Gilda was just as crucial to its stars' personal lives as it was to their professional lives. While working together on the set, Hayworth and Ford developed a close working relationship that evolved into a warm friendship. At the time of filming, Hayworth was separated from then husband, Orson Welles, following her discovery of his numerous affairs. Members of the cast and crew at the studio reportedly hoped that Hayworth’s relationship with Ford would take a romantic turn and lead her to obtain a divorce from Welles. The studio apparently supported the possible romance and began releasing various publicity stills of Ford and Hayworth together and fan magazine articles which implied that they were romantically involved. Before the film was released,  however, Hayworth reconciled with Welles, forcing the studio to alter its publicity and maintain that she and Ford were strictly friends. Despite the fact that Hayworth returned to her marriage with Welles before ultimately divorcing him in 1948, Ford reportedly kept a picture of her for the rest of his life. Hayworth later lamented the effect that Gilda had on her personal life, saying that “Every man that I’ve known has fallen in love with Gilda and awakened with me. No one can be Gilda twenty-four hours a day”.

With friends like these...
Gilda has maintained a lasting influence in film history that still resonates today. Rita Hayworth’s infamous strip tease in her “Put the Blame on Mame” number went on to inspire numerous imitations, most notably Jessica Rabbit’s nightclub performance in Who Framed Roger Rabbit.

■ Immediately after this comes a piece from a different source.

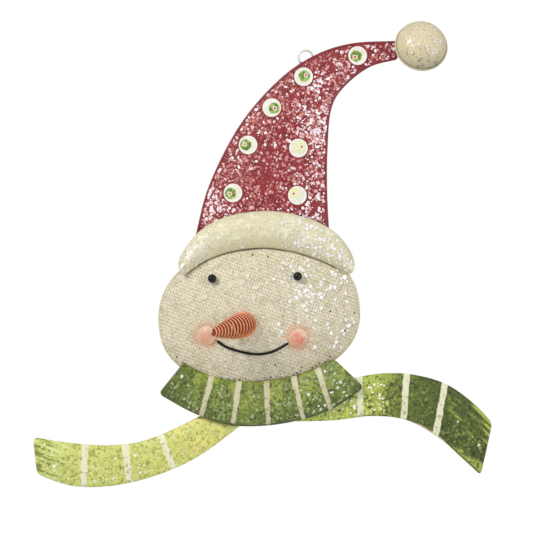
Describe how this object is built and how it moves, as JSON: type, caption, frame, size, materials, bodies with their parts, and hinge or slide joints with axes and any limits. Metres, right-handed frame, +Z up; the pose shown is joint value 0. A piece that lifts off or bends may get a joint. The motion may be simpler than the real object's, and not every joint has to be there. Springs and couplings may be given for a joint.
{
  "type": "hanging snowman ornament",
  "caption": "Flat hanging snowman-head ornament with a curved stocking hat, striped scarf and a springy coil nose, hung by a small wire ring at the hat's edge.",
  "frame": {"origin": "centre of the hanging ring", "axes": "+Z up as it hangs, the painted front faces -Y, +X to the viewer's right"},
  "size_m": [0.2516, 0.0428, 0.2562],
  "materials": {
    "face_paint": "matte cream paint over wire mesh",
    "hat_paint": "satin red paint over wire mesh, glitter",
    "cuff_paint": "matte cream paint, glitter",
    "pompom_paint": "matte cream paint, brushed",
    "dot_paint": "satin white paint with a green spot",
    "cheek_paint": "matte cream paint with sprayed pink",
    "mouth_paint": "satin black paint",
    "black_bead": "glossy black bead",
    "nose_paint": "satin orange paint on wire",
    "collar_paint": "satin green paint with cream stripes, glitter",
    "light_scarf_paint": "satin yellow-green paint with cream stripes",
    "dark_scarf_paint": "satin green paint with cream stripes, glitter",
    "ring_steel": "bare bright wire",
    "solder": "dull solder"
  },
  "bodies": {
    "ornament": {"face_panel": "face_paint", "face_rim": "face_paint", "hat_panel": "hat_paint", "hat_rim": "hat_paint", "hat_cuff": "cuff_paint", "pompom_disc": "pompom_paint", "pompom_dome": "pompom_paint", "hanging_ring": "ring_steel", "hat_dot_1": "dot_paint", "hat_dot_2": "dot_paint", "hat_dot_3": "dot_paint", "hat_dot_4": "dot_paint", "hat_dot_5": "dot_paint", "hat_dot_6": "dot_paint", "hat_dot_7": "dot_paint", "left_eye": "black_bead", "right_eye": "black_bead", "left_cheek": "cheek_paint", "right_cheek": "cheek_paint", "mouth_wire": "mouth_paint", "scarf_collar": "collar_paint", "scarf_tail_left": "light_scarf_paint", "scarf_tail_right": "dark_scarf_paint", "solder_joints": "solder"},
    "nose_lower": {"nose_coil_lower": "nose_paint"},
    "nose_upper": {"nose_coil_upper": "nose_paint"}
  },
  "joints": [
    {"name": "nose_nod", "type": "hinge", "parent": "ornament", "child": "nose_lower", "pos_m": [-0.03539, -0.02152, -0.14692], "axis": [1, 0, 0], "range_deg": [-12, 12], "stiffness_Nm_per_rad": 0.03, "deforming": ["nose_coil_lower"]},
    {"name": "nose_sway", "type": "hinge", "parent": "nose_lower", "child": "nose_upper", "pos_m": [-0.0408, -0.03017, -0.14846], "axis": [0, 0, 1], "range_deg": [-15, 15], "stiffness_Nm_per_rad": 0.03, "deforming": ["nose_coil_upper"]}
  ]
}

The film also inspired numerous covers of its two songs “Put the Blame on Mame” and “Amado Mio” including a recent cover of “Amado Mio” by Pink Martini. In the 1994 film The Shawshank Redemption, the hero’s escape is inspired by and executed through the use of a poster of Hayworth as Gilda. In hindsight, it is shocking that the Hay’s Code allowed the film to be released with all of its innuendos and sexual tension intact; a fact which only adds to its sensual atmosphere. The film managed to portray the complexity and contradictions of romantic relationships with a realism that few other films of its day dared to. As a result, Gilda and Johnny’s love-hate story remains as relevant in today’s age of changing mores as it was the day of its release.

Through its intriguing plot, witty dialogue, and star making performances, Gilda truly is a noir classic.  It’s exploration of average people whose emotions lead them on the path to self-destruction is both realistic and timeless. The film’s mixture of the exotic and sensual creates an atmosphere that defines Old Hollywood glamour. As the posters said, “there was never a woman like Gilda”, and there will never be a film quite like it either.